The dole and curse set the groundwork for the infamous Tichborne Claimant trial of the 19th century.

- The Seven Sons

- Sir Henry Joseph Tichborne, 8th Bt (1779-1845)
- Capt Benjamin Edward Tichborne, EICS (1780-1810 in China)
- Sir Edward Tichborne-Doughty, 9th Bt (1782-1853)
- Sir James Francis Tichborne, 10th Bt (1784-1862)
- John Michael Tichborne (1788-1806), died at Vellore, near Madras, India
- George Tichborne (1789-1802)
- Roger Robert Tichborne (1792-1849) married Rebecca Nunez, no male issue

- The Seven Daughters of Sir Henry Tichborne, 8th Bt and Anne (daughter of Sir Thomas Burke, 1st Bt)

- Eliza Anne Tichborne, married the 11th Baron Dormer
- Frances Catherine Tichborne, married 11th Baron Arundell of Wardour (3rd wife, married 1829, died 1836)
- Julia Tichborne, married firstly (1830) Charles Talbot, secondly Washington Hibbert.

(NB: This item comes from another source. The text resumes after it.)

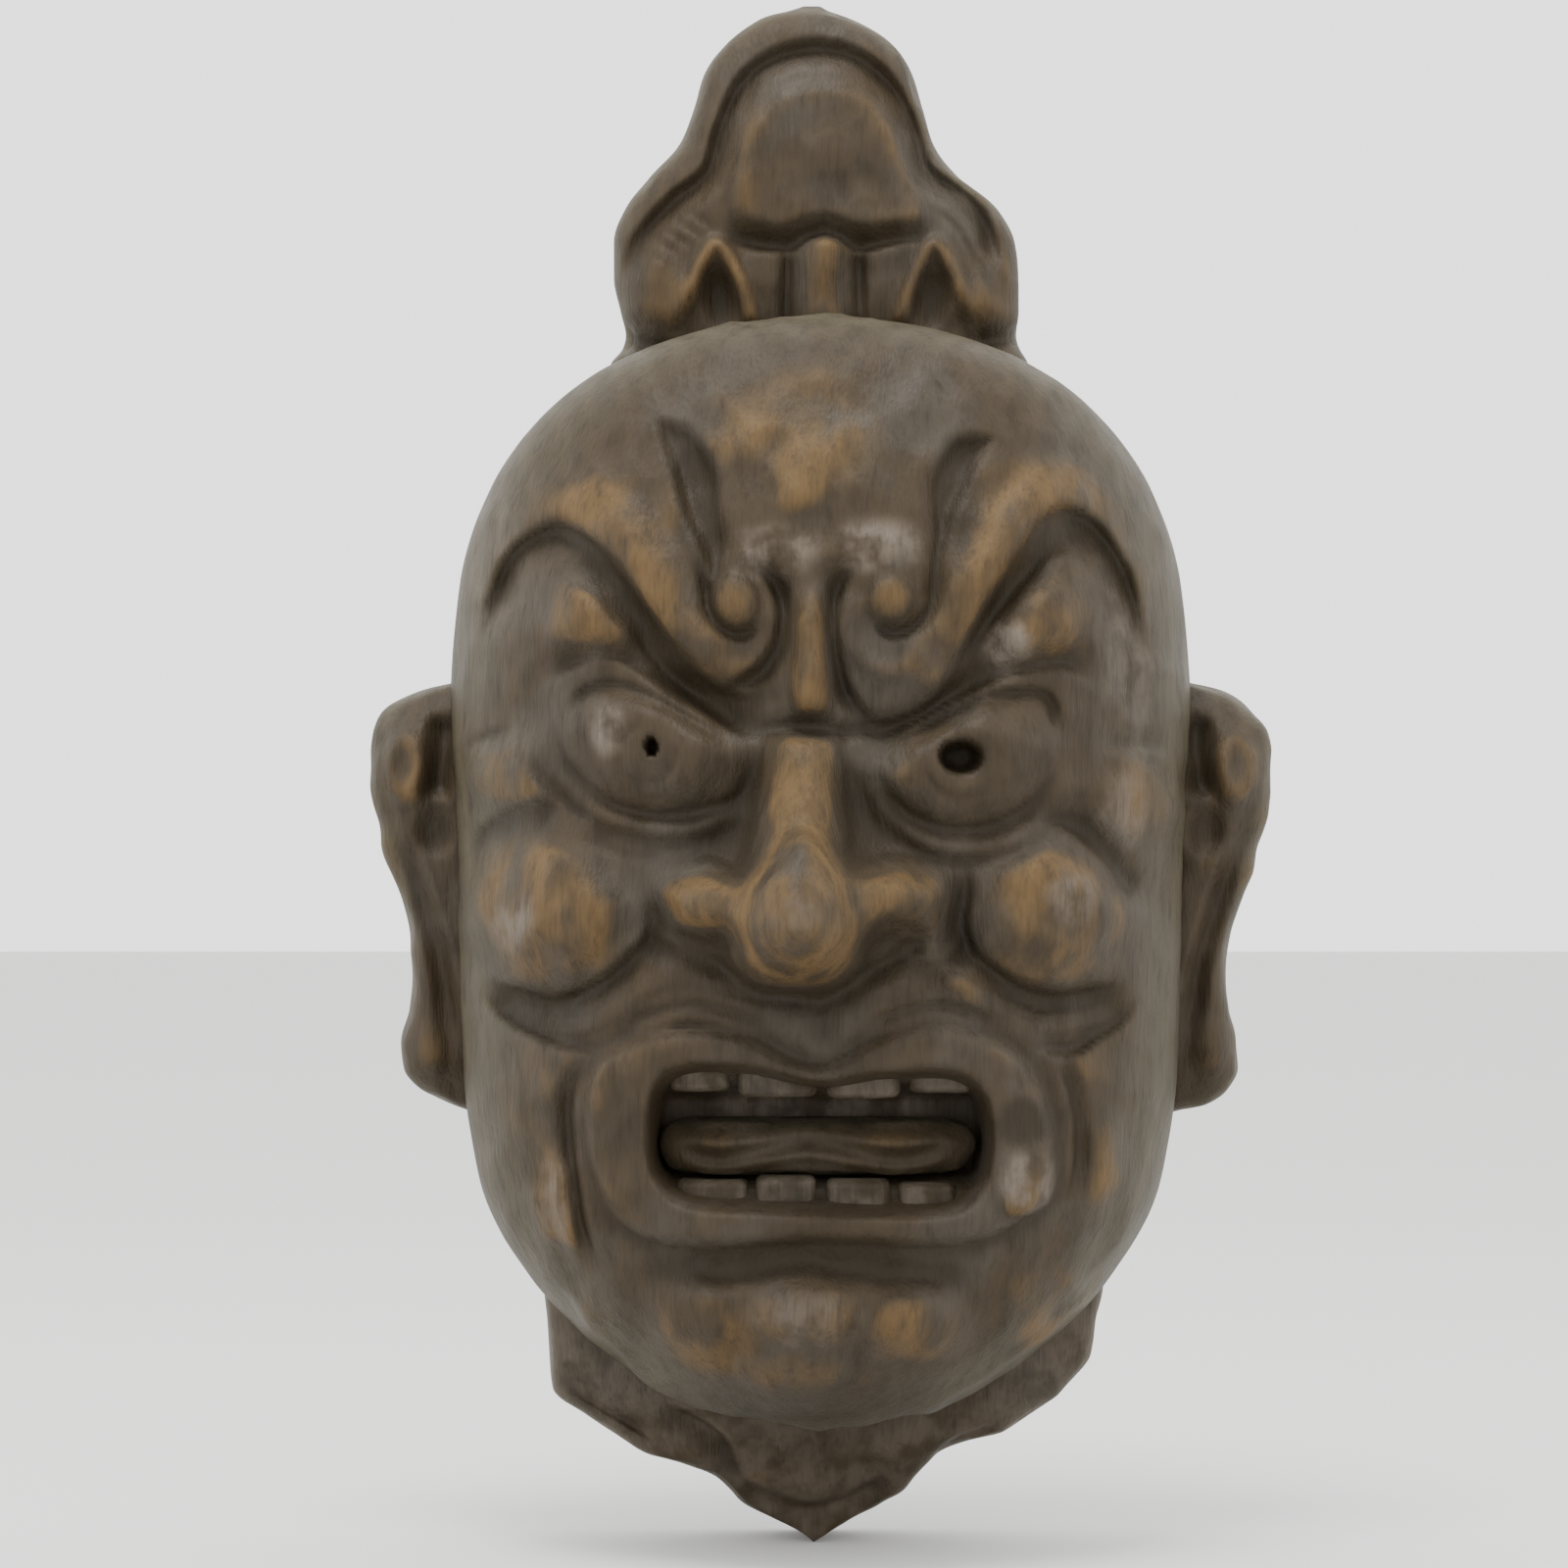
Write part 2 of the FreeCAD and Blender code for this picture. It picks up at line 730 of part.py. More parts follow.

The granddaughter of Julia and Charles Talbot, Gwendolyn Petre married Sir Henry Doughty-Tichborne, 12th Baronet
- Mary Tichborne, died 1827
- Catherine Caroline Tichborne, married William Greenwood
- Lucy Ellen Tichborne, married Colonel John Towneley
- Emily Blanche Tichborne, married firstly John Bennett, secondly Matthew Higgins

The Tichborne baronetcy became extinct in 1968 for lack of male-line descendants.

==Media==
The Dole was the subject of a 1926 silent movie, The Legend of Tichborne Dole, written by George Banfield and directed by Hugh Croise. It is also the subject of 1671 painting; entitled The Tichborne Dole by Gillis van Tilborch. The dole, and the Tichborne family, feature prominently in the novel The Fraud by Zadie Smith.